Given request:
Reproduce exactly, and only, the lines running from the start of the entries below to the line containing "clinch_radius = 0.38".
>> begin Records shown
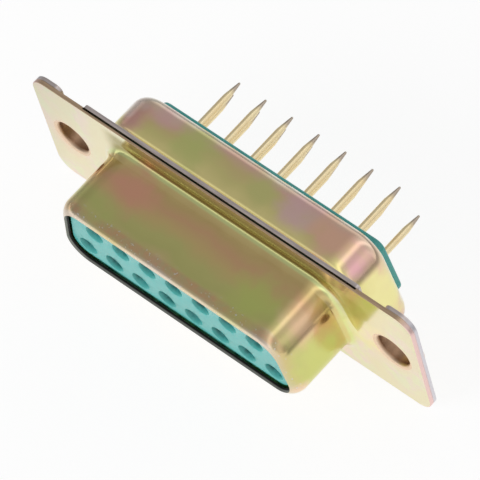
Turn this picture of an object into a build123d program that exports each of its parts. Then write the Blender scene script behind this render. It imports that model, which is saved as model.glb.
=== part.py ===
"""15-way D-subminiature socket connector with straight board pins, all sizes in millimetres.

Two drawn sheet shells meet at a flange and hold two moulded insulators between them. The front
shell's D-shaped shroud faces -Y, the board pins point to +Y, and the narrow row of contacts is
on the +Z side. The origin is the centre of the flange's front face.
"""
import os
from math import radians, sqrt, tan

from build123d import *

# Contact pattern
wide_row_count = 8
narrow_row_count = 7
pitch = 2.77
row_gap = 2.84

# Sheet and fits
sheet = 0.35
fit = 0.05
side_angle = 10.0

# Front shell: shroud, measured to its outer wall
shroud_side_margin = 2.635
shroud_edge_margin = 2.53
shroud_corner = 2.6
shroud_depth = 6.5
shroud_base_radius = 0.9
rim_radius = 0.85
lip_reach = 0.9

# Flange and ears
ear_hole_reach = 4.33
ear_end = 2.91
flange_edge = 0.905
flange_corner = 1.5

# Ear collars, clinched over behind the rear shell
mount_hole_radius = 1.525
collar_entry_radius = 0.4
clinch_height = 0.6
clinch_ledge = 0.47
clinch_radius = 0.38

# Rear shell: body, measured to its outer wall
body_step = 1.42
body_corner = 2.9
body_back = 4.98
body_base_radius = 0.8
back_rim_radius = 1.15

# Rear shell: notches in the flange's long edges, beside the ears' tabs
notch_margin = 0.4
notch_width = 2.53
notch_depth = 1.5
notch_corner = 0.3
tab_corner = 0.6

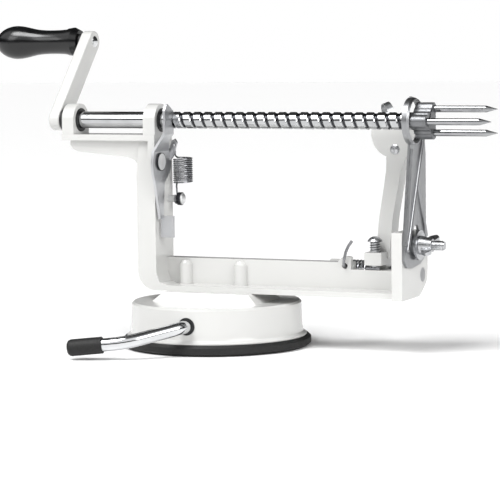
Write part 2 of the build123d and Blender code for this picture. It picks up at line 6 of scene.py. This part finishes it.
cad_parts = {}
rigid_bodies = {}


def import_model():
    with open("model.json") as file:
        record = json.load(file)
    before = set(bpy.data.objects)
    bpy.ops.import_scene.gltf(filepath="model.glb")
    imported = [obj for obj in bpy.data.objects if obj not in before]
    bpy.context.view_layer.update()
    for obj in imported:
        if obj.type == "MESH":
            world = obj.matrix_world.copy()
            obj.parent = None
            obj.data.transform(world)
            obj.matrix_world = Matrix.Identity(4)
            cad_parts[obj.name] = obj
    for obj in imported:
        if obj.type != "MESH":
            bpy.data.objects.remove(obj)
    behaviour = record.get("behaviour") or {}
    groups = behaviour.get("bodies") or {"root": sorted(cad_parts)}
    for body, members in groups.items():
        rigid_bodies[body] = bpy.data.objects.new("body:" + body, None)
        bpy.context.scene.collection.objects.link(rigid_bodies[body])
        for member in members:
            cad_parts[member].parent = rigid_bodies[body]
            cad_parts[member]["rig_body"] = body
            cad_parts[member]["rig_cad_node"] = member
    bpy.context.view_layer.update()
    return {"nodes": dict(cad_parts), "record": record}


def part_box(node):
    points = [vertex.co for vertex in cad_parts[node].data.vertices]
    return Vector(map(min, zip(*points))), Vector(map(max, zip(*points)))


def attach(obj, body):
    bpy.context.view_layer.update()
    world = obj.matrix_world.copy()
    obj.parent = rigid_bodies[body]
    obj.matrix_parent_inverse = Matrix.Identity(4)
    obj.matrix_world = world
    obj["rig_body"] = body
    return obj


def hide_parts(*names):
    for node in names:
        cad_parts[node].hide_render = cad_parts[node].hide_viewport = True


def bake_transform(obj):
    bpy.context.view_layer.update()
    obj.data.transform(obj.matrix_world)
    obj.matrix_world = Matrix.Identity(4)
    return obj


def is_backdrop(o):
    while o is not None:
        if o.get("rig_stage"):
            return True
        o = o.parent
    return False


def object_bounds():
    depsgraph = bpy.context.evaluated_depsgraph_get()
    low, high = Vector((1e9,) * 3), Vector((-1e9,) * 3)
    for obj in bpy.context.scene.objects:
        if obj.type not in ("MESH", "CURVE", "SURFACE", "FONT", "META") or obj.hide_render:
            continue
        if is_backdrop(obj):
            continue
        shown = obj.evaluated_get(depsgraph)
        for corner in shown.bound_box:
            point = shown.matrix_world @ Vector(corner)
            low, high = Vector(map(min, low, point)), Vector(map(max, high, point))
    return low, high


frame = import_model()
nodes = frame["nodes"]
slotOf = {part["node"]: part["material_slot"] for part in frame["record"]["subparts"]}
mm = 0.001


def toLinear(hexText):
    # sRGB hex to the linear colour that a shader wants
    parts = [int(hexText[i:i + 2], 16) / 255 for i in (1, 3, 5)]
    return [c / 12.92 if c <= 0.04045 else ((c + 0.055) / 1.055) ** 2.4 for c in parts] + [1]


def addNode(tree, kind, inputs=None, **settings):
    # settings are the node's own options, inputs are values or links by socket name or number
    node = tree.nodes.new(kind)
    for key, value in settings.items():
        setattr(node, key, value)
    for key, value in (inputs or {}).items():
        if isinstance(value, bpy.types.NodeSocket):
            tree.links.new(value, node.inputs[key])
        else:
            node.inputs[key].default_value = value
    return node


def newMaterial(name):
    material = bpy.data.materials.new(name)
    material.use_nodes = True
    tree = material.node_tree
    return material, tree, tree.nodes["Principled BSDF"], addNode(tree, "ShaderNodeTexCoord").outputs["Object"]


def surface(name, look):
    # look: dark and pale colour of the variation, its size, metal, roughness range, grain and how the grain is stretched
    material, tree, shader, place = newMaterial(name)
    stretched = addNode(tree, "ShaderNodeMapping", {"Vector": place, "Scale": look.get("stretch", (1, 1, 1))})
    patches = addNode(tree, "ShaderNodeTexNoise", {"Vector": place, "Scale": 1 / (look["patchMm"] * mm), "Detail": 3})
    grain = addNode(tree, "ShaderNodeTexNoise", {
        "Vector": stretched.outputs[0], "Scale": 1 / (look["grainMm"] * mm), "Detail": 4, "Roughness": 0.6})
    mixed = addNode(tree, "ShaderNodeMix", {
        0: patches.outputs["Fac"], 6: toLinear(look["dark"]), 7: toLinear(look["pale"])}, data_type="RGBA")
    low, high = look["rough"]
    dull = addNode(tree, "ShaderNodeMapRange", {
        "Value": grain.outputs["Fac"], "From Min": 0.3, "From Max": 0.7, "To Min": low, "To Max": high})
    bump = addNode(tree, "ShaderNodeBump", {
        "Height": grain.outputs["Fac"], "Distance": look["bumpMm"] * mm, "Strength": look.get("bump", 0.5)})
    tree.links.new(mixed.outputs[2], shader.inputs["Base Color"])
    tree.links.new(dull.outputs[0], shader.inputs["Roughness"])
    tree.links.new(bump.outputs[0], shader.inputs["Normal"])
    shader.inputs["Metallic"].default_value = look["metal"]
    if "coat" in look:
        shader.inputs["Coat Weight"].default_value = look["coat"]
        shader.inputs["Coat Roughness"].default_value = 0.06
    if "ior" in look:
        shader.inputs["IOR"].default_value = look["ior"]
    return material


# stove enamel over a zinc casting: a wet gloss with a faint orange peel, 2.4 mm from crest to crest
enamelLook = {"dark": "#CCCCCA", "pale": "#D1D1CF", "patchMm": 40, "grainMm": 4, "bumpMm": 0.05,
              "bump": 0.03, "metal": 0, "rough": (0.22, 0.26), "coat": 0.3, "ior": 1.52}
# moulded ABS: deep black with a long soft highlight and a trace of handling haze
absLook = {"dark": "#060607", "pale": "#0C0D0E", "patchMm": 22, "grainMm": 5.0, "bumpMm": 0.02,
           "bump": 0.2, "metal": 0, "rough": (0.16, 0.26), "ior": 1.54}
# nylon: waxy black, softer than the handle
nylonLook = {"dark": "#101011", "pale": "#1B1B1D", "patchMm": 8, "grainMm": 0.7, "bumpMm": 0.05,
             "metal": 0, "rough": (0.42, 0.55), "ior": 1.53}
# natural rubber, moulded and matt, with a fine tooth that greys the black
rubberLook = {"dark": "#050505", "pale": "#0E0E0E", "patchMm": 14, "grainMm": 0.9, "bumpMm": 0.12,
              "metal": 0, "rough": (0.55, 0.72), "ior": 1.52}
# bright chrome plate: nearly a mirror, with slight waves where the plate follows the metal below
chromeLook = {"dark": "#C4C5C7", "pale": "#E4E5E6", "patchMm": 12, "grainMm": 3.0, "bumpMm": 0.04,
              "bump": 0.3, "metal": 1, "rough": (0.07, 0.14)}
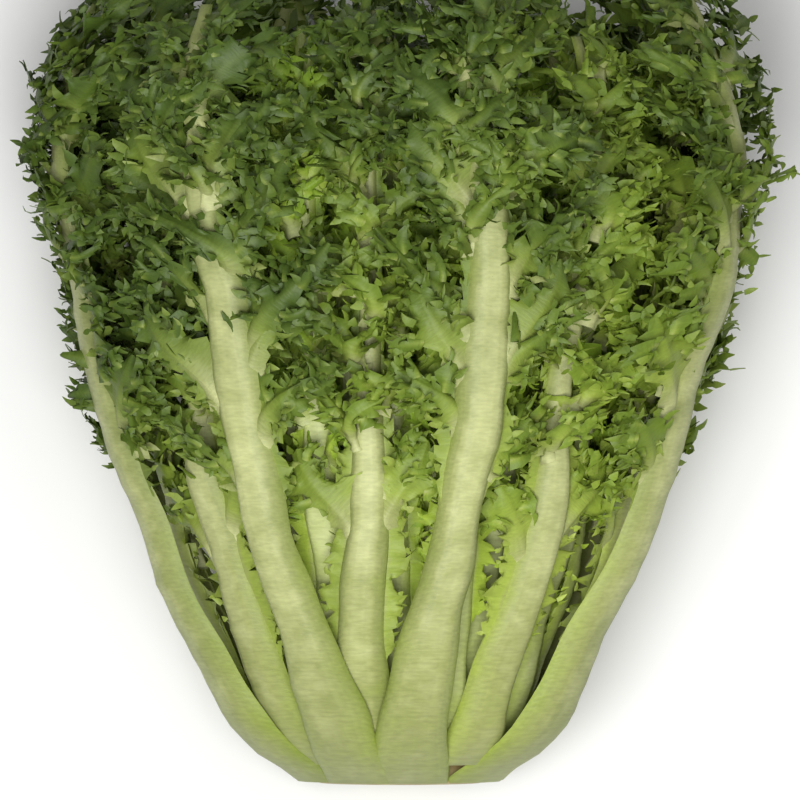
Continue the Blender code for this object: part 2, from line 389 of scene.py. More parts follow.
>> end Records shown
Complete response:
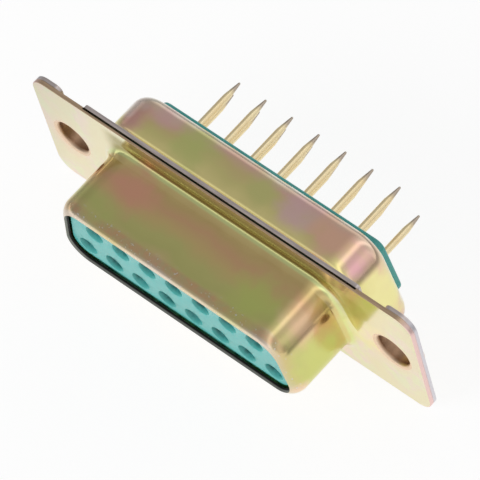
Turn this picture of an object into a build123d program that exports each of its parts. Then write the Blender scene script behind this render. It imports that model, which is saved as model.glb.
=== part.py ===
"""15-way D-subminiature socket connector with straight board pins, all sizes in millimetres.

Two drawn sheet shells meet at a flange and hold two moulded insulators between them. The front
shell's D-shaped shroud faces -Y, the board pins point to +Y, and the narrow row of contacts is
on the +Z side. The origin is the centre of the flange's front face.
"""
import os
from math import radians, sqrt, tan

from build123d import *

# Contact pattern
wide_row_count = 8
narrow_row_count = 7
pitch = 2.77
row_gap = 2.84

# Sheet and fits
sheet = 0.35
fit = 0.05
side_angle = 10.0

# Front shell: shroud, measured to its outer wall
shroud_side_margin = 2.635
shroud_edge_margin = 2.53
shroud_corner = 2.6
shroud_depth = 6.5
shroud_base_radius = 0.9
rim_radius = 0.85
lip_reach = 0.9

# Flange and ears
ear_hole_reach = 4.33
ear_end = 2.91
flange_edge = 0.905
flange_corner = 1.5

# Ear collars, clinched over behind the rear shell
mount_hole_radius = 1.525
collar_entry_radius = 0.4
clinch_height = 0.6
clinch_ledge = 0.47
clinch_radius = 0.38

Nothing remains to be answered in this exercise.